Whatever you decide, be sure to take some candles. Not only are they romantic, but it’s pretty dark out there and you don’t want to mistake a junebug for an olive. Alcoholic beverages are available, but you’re welcome to bring your own if you prefer. The concert will conclude with a spectacular firework display choreographed to the grand musical finale. Gates open at 5:00 p.m. and the concert will begin around sunset. If you go, make sure to get there early. The best seats will go fast. Parking is free and all ticket prices include tax and service charge. If you like, you can order tickets by phone or contact the Memphis Botanic Gardens for more information.

If Fourth of July just doesn’t seem right to you unless you’re downtown, you can do the traditional Memphis thing and head to Tom Lee Park for the annual Star-Spangled Celebration. There will be live music, food, and dancing on the Mississippi. There’s even a boat parade. And to top it all off, a pyrotechnic show that rivals any other. This year the fireworks will last thirty minutes, long enough to ooh and aah yourself hoarse.
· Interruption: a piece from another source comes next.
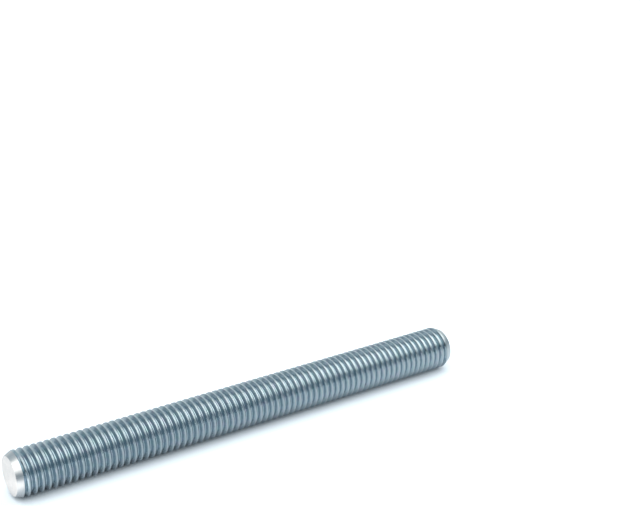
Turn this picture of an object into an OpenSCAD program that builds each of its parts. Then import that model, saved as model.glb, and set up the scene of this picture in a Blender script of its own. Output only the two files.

Gates open at 5:00 and the sparks begin at 9:30. While you’re downtown you could choose to take in a baseball game instead. The Memphis Redbirds play the Portland Beavers at 6:05 p.m. and don’t worry, you’ll get your fix of fireworks at AutoZone Park right after the game.

If you live in the Midsouth, and you eat, you’re sure to have heard of the Ripley tomato. Every summer they arrive in our grocery stores. You know the ones, those plump little fruits that are so good you can eat them like an apple? What the heck does a tomato have to do with the Fourth of July you ask? Well, if you live in Lauderdale County, everything. Only about an hour and fifteen minutes from Memphis lies the tomato-loving town of Ripley, TN where this Fourth of July will kick off the Nineteenth Annual Lauderdale County Tomato Festival. And if you don’t think a tomato can be very exciting, you are in for a big surprise.

The festival’s three days are chock full of shows, exhibits, and tastings, all celebrating the lowly tomato. If you get to go on Thursday, you can check out work from local artists in the Tomato Festival Art Exhibition and Competition. You can even enter your own works (and no, they are not just pictures of tomatoes, so don’t try.) Later, you can be a part of the Opening Ceremony featuring the Star Spangled Banner Musical Salute, and yes, more fireworks.

The rest of the festival showcases the tomato with contests awarding the biggest, oddest shaped, and best colored tomato, arts and crafts fairs, a barbecue cookoff and even a talent show. Saturday begins with a 5k run at 7am and continues with tomatoey events all day. Don’t miss the Tomato War at 10:00 am where you’ll get a chance to pummel family members until your heart’s content. If you want to hear some live music, gospel singers take the main stage at 1:00 and later you can celebrate the glorious tomato with Elvis impersonator, Follis and Memphis band, The Bouffants, but please refrain from throwing any. If you want more information about the Tomato Festival, call the Lauderdale Chamber of Commerce at 731-635-9541.

Whatever you decide to do this year, remember that it’s a day when we should celebrate our freedom to do what we want to. It’s not just about aiming fireworks at your fellow Americans or beer and barbeque. It’s about the sacrifices that were made in order for us to do so. You know about sacrifice right? It’s like when you have to spend the Fourth with your family.